Task requirements
Reproduce each line exactly. Skip none.

Provided material

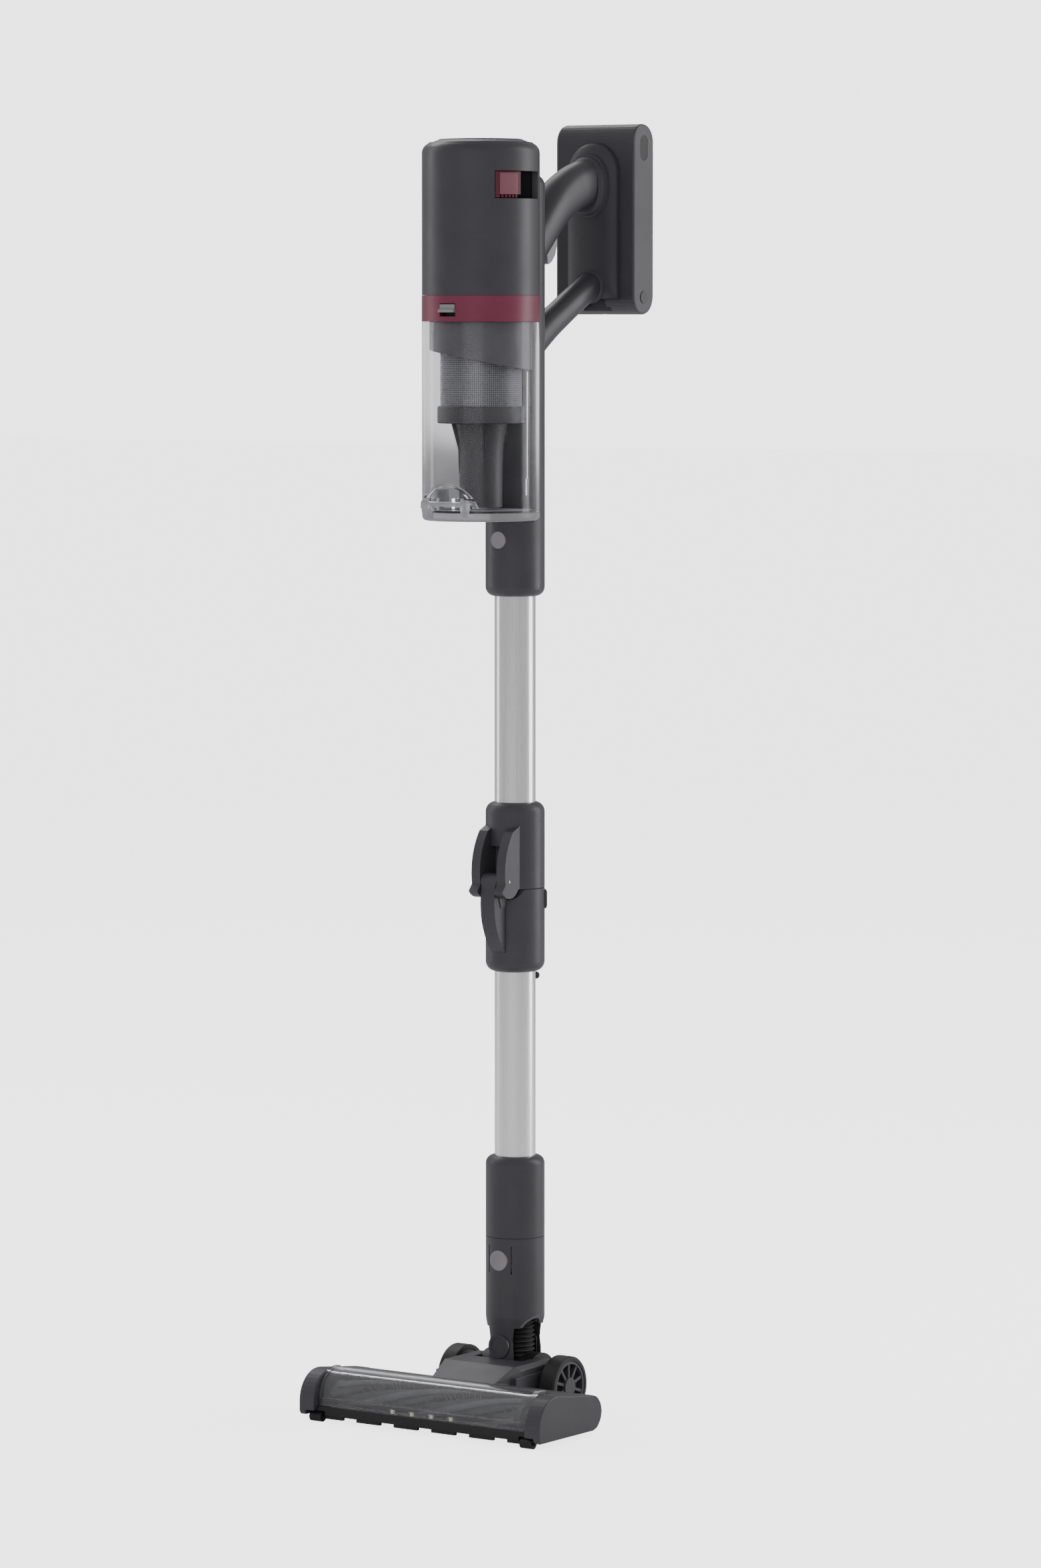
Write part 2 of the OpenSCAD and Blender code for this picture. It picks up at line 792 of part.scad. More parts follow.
// Station of the grip: a flat disc that hulls join into a bent tapering tube
module grip_disc(y, z, lean, half_w, half_h) {
  translate([0, y, z]) rotate([lean, 0, 0]) rotate([90, 0, 0])
    scale([half_w / half_h, 1, 1]) cylinder(r = half_h, h = 1, center = true, $fn = 32);
}
module grip_arm() {
  stations = [
    [18, 1016, 30, 22, 31], [36, 1023, 34, 19.5, 28], [55, 1037, 32, 17.6, 22],
    [76, 1049, 24, 16.6, 19], [98, 1056, 11, 16.2, 18.6], [grip_y1 - 0.6, 1058, 0, 16.4, 20.5]
  ];
  color(dark) placed() difference() {
    for (i = [0:len(stations) - 2])
      hull() {
        grip_disc(stations[i][0], stations[i][1], stations[i][2], stations[i][3], stations[i][4]);
        grip_disc(stations[i + 1][0], stations[i + 1][1], stations[i + 1][2],
                  stations[i + 1][3], stations[i + 1][4]);
      }
    post(collar_r + gap, 900, 1110);
    block([-40, grip_y1, 900], [40, 200, 1200]);
    block([-3.6, 40, 990], [3.6, 62, 1012]);
  }
}
module lower_brace() {
  lean = 22;
  color(dark) placed() difference() {
    union() {
      translate([0, 68, 950]) rotate([-90 + lean, 0, 0])
        cylinder(r = 10.6, h = 130, center = true);
      translate([0, 30, 935.5]) rotate([-90 + lean, 0, 0])
        cylinder(r1 = 15.5, r2 = 10.6, h = 34, center = true);
    }
    post(collar_r + gap, 860, 1110);
    block([-40, grip_y1, 800], [40, 240, 1200]);
  }
}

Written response
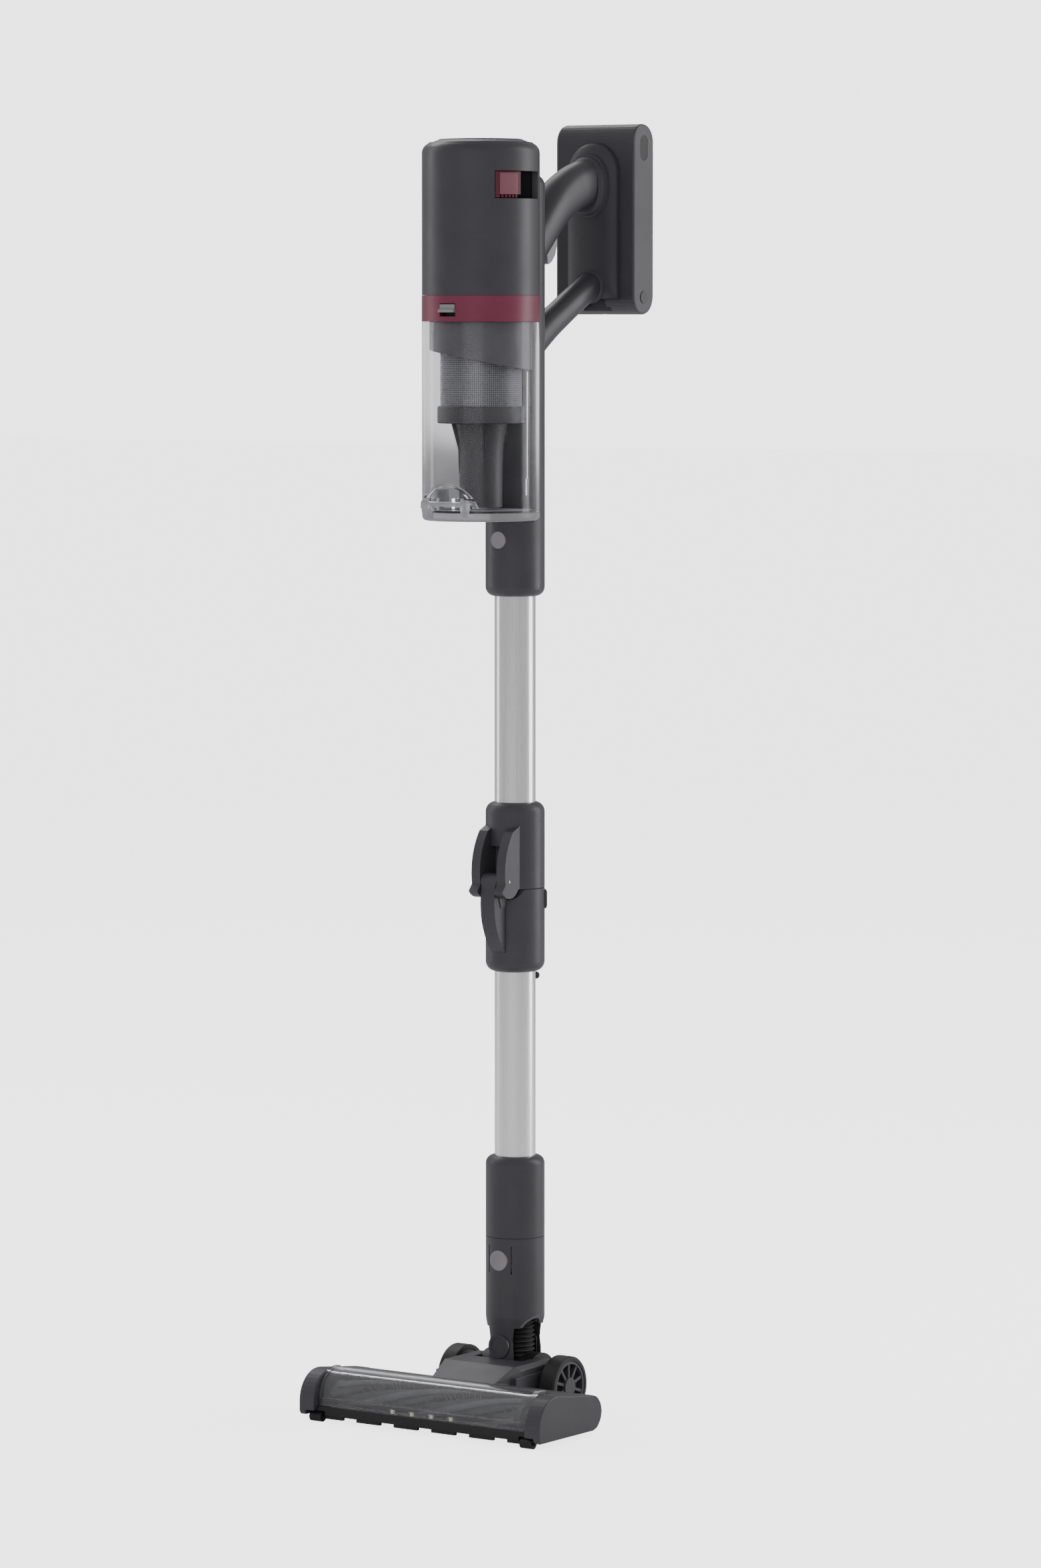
Write part 2 of the OpenSCAD and Blender code for this picture. It picks up at line 792 of part.scad. More parts follow.
// Station of the grip: a flat disc that hulls join into a bent tapering tube
module grip_disc(y, z, lean, half_w, half_h) {
  translate([0, y, z]) rotate([lean, 0, 0]) rotate([90, 0, 0])
    scale([half_w / half_h, 1, 1]) cylinder(r = half_h, h = 1, center = true, $fn = 32);
}
module grip_arm() {
  stations = [
    [18, 1016, 30, 22, 31], [36, 1023, 34, 19.5, 28], [55, 1037, 32, 17.6, 22],
    [76, 1049, 24, 16.6, 19], [98, 1056, 11, 16.2, 18.6], [grip_y1 - 0.6, 1058, 0, 16.4, 20.5]
  ];
  color(dark) placed() difference() {
    for (i = [0:len(stations) - 2])
      hull() {
        grip_disc(stations[i][0], stations[i][1], stations[i][2], stations[i][3], stations[i][4]);
        grip_disc(stations[i + 1][0], stations[i + 1][1], stations[i + 1][2],
                  stations[i + 1][3], stations[i + 1][4]);
      }
    post(collar_r + gap, 900, 1110);
    block([-40, grip_y1, 900], [40, 200, 1200]);
    block([-3.6, 40, 990], [3.6, 62, 1012]);
  }
}
module lower_brace() {
  lean = 22;
  color(dark) placed() difference() {
    union() {
      translate([0, 68, 950]) rotate([-90 + lean, 0, 0])
        cylinder(r = 10.6, h = 130, center = true);
      translate([0, 30, 935.5]) rotate([-90 + lean, 0, 0])
        cylinder(r1 = 15.5, r2 = 10.6, h = 34, center = true);
    }
    post(collar_r + gap, 860, 1110);
    block([-40, grip_y1, 800], [40, 240, 1200]);
  }
}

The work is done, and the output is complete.